## GIVEN EXERCISE
Restate word for word the lines beginning at the one that contains "Model this object" and ending at the one that contains "neck, +Z up."; include both and nothing else.

Records with modeling code
-------
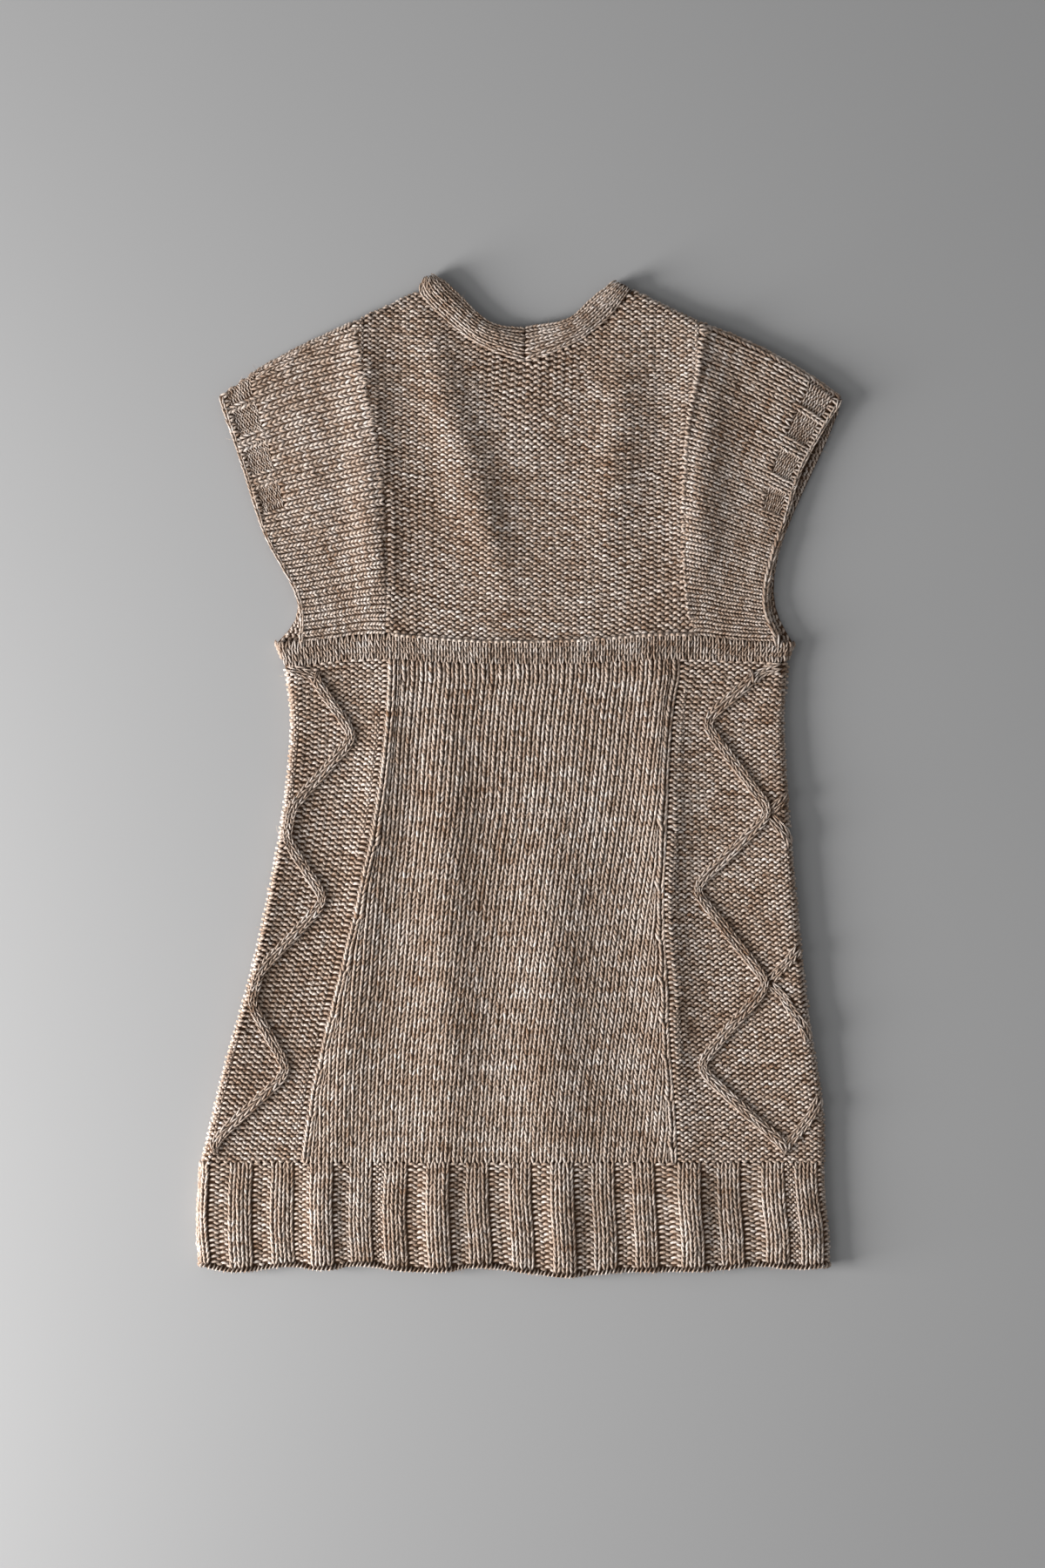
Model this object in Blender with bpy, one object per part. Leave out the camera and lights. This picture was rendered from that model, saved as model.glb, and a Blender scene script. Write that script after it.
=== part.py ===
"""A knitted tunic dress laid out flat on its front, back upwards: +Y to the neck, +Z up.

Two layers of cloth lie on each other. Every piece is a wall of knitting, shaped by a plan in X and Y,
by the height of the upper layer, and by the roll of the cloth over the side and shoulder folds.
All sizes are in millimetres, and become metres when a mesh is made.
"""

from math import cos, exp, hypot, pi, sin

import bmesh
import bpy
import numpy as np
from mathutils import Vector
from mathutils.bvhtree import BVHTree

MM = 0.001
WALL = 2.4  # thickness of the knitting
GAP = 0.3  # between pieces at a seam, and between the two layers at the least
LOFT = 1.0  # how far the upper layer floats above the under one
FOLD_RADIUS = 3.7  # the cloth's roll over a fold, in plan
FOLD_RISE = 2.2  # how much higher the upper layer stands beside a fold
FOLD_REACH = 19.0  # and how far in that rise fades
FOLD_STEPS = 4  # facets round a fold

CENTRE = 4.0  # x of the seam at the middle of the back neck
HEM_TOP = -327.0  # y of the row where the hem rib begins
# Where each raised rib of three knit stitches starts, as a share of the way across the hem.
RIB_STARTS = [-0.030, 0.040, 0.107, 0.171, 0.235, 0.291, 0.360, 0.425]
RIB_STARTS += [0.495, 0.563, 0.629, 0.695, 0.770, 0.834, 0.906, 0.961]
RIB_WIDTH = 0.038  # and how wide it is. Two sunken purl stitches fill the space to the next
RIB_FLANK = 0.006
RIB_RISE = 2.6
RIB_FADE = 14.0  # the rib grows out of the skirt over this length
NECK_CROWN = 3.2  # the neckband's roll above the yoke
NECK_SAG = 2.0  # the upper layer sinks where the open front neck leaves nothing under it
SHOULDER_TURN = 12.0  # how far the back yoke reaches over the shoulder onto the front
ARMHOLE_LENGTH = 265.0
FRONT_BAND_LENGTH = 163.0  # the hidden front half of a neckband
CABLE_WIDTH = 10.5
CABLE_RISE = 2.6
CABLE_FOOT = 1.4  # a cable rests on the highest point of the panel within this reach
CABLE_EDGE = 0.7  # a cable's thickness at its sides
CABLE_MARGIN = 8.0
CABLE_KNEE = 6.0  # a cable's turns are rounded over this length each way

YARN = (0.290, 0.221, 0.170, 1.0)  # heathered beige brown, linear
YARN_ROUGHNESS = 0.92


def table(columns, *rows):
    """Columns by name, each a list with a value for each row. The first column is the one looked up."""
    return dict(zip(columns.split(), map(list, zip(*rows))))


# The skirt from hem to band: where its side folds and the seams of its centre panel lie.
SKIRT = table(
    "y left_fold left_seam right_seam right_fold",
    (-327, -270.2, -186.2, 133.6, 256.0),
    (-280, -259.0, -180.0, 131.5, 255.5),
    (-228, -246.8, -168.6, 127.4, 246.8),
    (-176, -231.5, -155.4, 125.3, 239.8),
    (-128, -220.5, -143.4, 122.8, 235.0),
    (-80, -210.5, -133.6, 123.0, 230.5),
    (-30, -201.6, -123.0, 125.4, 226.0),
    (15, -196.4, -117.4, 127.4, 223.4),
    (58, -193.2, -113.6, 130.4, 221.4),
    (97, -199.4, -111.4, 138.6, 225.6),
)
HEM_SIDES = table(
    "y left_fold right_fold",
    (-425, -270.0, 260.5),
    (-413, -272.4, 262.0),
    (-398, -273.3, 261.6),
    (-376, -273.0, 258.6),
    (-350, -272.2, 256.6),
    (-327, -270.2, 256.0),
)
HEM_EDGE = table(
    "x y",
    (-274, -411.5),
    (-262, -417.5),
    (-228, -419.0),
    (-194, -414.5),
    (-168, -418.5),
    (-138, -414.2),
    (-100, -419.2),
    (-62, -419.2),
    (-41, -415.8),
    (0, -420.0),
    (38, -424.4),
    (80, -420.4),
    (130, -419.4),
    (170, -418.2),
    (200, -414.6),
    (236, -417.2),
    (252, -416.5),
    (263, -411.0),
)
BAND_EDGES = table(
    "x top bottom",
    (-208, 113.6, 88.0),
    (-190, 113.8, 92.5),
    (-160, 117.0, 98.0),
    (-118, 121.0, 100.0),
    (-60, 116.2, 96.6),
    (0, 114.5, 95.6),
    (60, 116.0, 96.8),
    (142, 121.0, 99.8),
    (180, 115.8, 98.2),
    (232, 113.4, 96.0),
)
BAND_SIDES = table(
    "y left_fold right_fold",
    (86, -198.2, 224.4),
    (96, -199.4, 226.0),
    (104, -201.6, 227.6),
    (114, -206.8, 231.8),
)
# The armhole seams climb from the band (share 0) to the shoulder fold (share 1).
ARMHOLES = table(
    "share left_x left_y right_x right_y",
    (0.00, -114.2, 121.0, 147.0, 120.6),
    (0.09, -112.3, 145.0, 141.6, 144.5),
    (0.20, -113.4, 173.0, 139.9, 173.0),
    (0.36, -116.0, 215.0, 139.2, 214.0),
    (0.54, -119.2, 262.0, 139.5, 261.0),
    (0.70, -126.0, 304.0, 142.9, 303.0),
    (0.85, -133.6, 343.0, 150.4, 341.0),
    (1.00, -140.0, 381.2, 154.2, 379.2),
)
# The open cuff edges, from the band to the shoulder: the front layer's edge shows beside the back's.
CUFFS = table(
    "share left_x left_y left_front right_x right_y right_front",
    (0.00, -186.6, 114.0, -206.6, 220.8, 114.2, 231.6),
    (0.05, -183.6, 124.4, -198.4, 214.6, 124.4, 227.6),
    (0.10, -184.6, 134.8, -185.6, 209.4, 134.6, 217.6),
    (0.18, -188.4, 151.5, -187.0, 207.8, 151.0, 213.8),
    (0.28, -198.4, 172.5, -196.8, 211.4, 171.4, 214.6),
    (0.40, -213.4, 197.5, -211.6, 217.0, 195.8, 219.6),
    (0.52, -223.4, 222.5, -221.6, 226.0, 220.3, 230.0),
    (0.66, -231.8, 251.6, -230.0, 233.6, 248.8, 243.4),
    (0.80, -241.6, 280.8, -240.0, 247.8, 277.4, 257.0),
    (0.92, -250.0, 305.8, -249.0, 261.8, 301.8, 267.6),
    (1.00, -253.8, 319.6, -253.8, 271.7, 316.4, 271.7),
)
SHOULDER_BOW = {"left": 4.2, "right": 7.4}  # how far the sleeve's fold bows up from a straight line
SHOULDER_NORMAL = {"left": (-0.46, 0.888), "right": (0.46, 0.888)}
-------
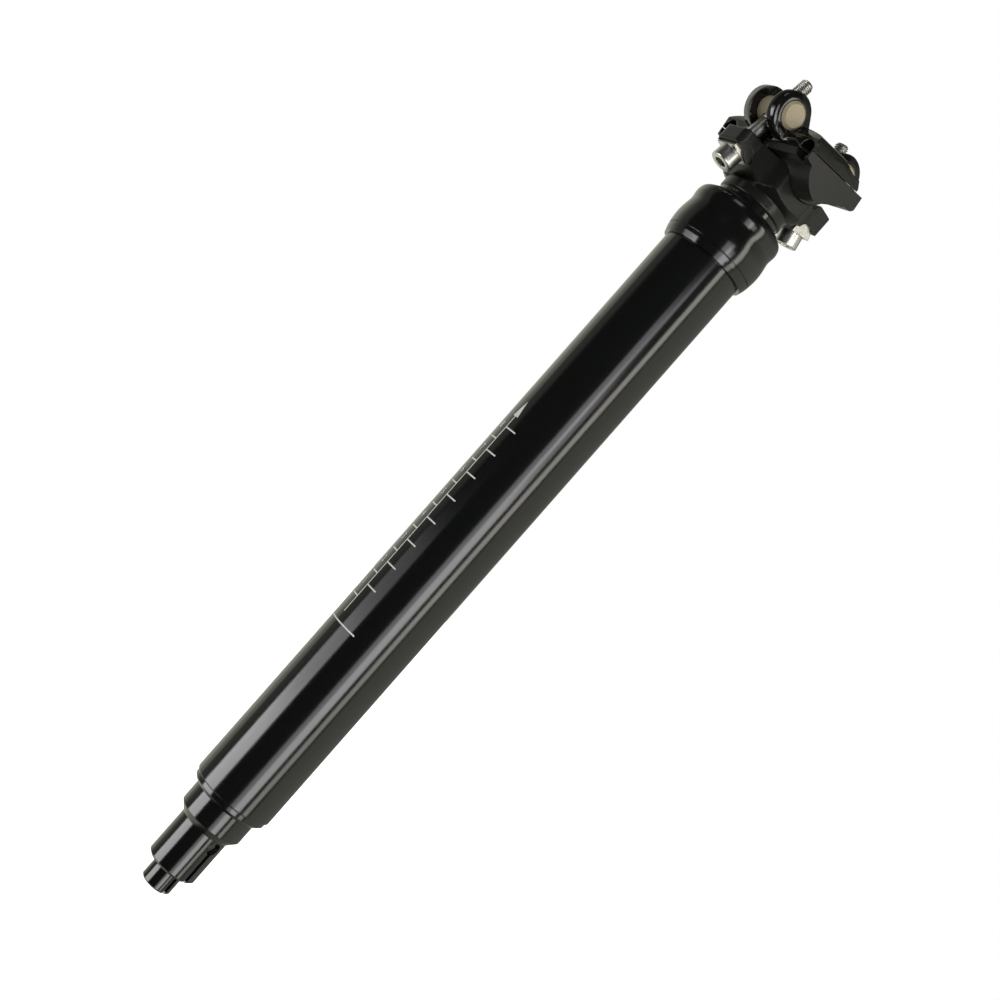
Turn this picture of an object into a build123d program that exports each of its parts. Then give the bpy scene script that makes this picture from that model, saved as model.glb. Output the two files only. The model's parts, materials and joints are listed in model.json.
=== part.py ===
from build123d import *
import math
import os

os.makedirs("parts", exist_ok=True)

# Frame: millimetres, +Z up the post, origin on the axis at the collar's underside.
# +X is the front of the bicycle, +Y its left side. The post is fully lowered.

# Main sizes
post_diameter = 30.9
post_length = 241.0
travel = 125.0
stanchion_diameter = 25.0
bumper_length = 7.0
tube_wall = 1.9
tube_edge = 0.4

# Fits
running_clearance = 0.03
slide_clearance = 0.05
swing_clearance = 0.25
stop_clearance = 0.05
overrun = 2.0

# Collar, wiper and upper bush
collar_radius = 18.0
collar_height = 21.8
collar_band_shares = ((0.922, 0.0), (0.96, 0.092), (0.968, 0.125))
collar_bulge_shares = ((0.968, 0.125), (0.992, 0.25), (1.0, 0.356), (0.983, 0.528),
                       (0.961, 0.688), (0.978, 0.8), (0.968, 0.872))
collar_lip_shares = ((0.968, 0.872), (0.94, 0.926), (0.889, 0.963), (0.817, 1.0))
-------
## ANSWER TO THIS TASK
Model this object in Blender with bpy, one object per part. Leave out the camera and lights. This picture was rendered from that model, saved as model.glb, and a Blender scene script. Write that script after it.
=== part.py ===
"""A knitted tunic dress laid out flat on its front, back upwards: +Y to the neck, +Z up.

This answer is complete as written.